For a Catholic to go to hell - he who has been baptized into Christ -given true life in him –
-“a willful turning away from God (a mortal sin) is necessary, and persistence in it until the end” (Catechism 1037).
One can have the grace of perfect contrition (which includes the intent to confess as soon as possible) - and be restored to life prior to any confession. (and such contrition need not any “emotion”) scborromeo.org/ccc/p2s2c2a4.htm#1452
God can reach a person in even the very last moment in ways we do not know or guess. Jesus can reach them and they can enter into life. (though we are not to presume on such in our case -but seek to prefect contrition and also seek to quickly go to confession).
I agree that it’s fairly clear that dying in unrepentant mortal sin means, pretty much by definition, that the person is going to hell.
However, I would always hold out hope that repentance takes place. Even if the person was on their death bed saying how they were not sorry for committing grave sin X, Y, and Z, I would hold out hope that, in some way known to God, the person really did repent in that final moment wherein no words are said.
If such a thing did happen, though, the person would not technically be dying with unrepentant mortal sin because they would have repented before death, even if only by a microsecond.
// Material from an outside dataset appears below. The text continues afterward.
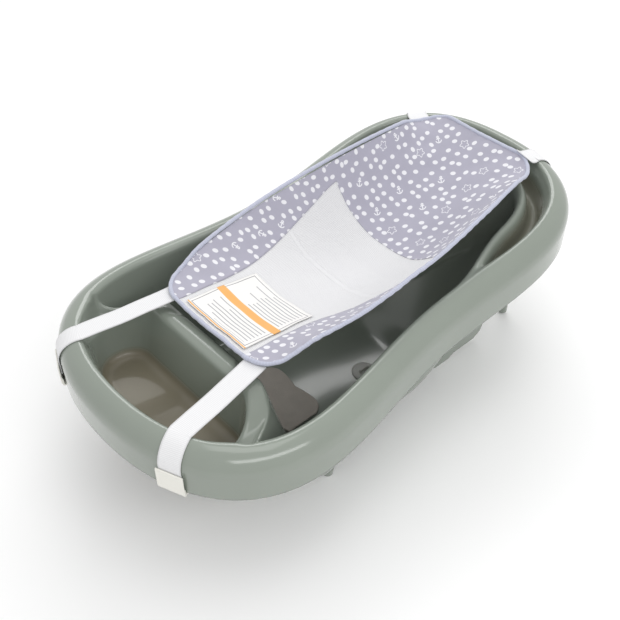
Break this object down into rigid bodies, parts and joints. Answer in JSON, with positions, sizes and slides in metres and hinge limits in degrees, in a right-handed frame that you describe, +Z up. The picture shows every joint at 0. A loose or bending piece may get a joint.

But to argue that someone can be saved of unrepentant mortal sin after death – even if only by one microsecond – would undermine the Church’s teaching on mortal sin and salvation. Because if they could be saved one microsecond after death when they would otherwise go to hell, why not two microseconds? Or ten? Or a day? Or a year? Or any moment until the end of time? Death would cease to be the definitive moment wherein our choice for or against God is permanently made. And any other moment we chose would be utterly arbitrary.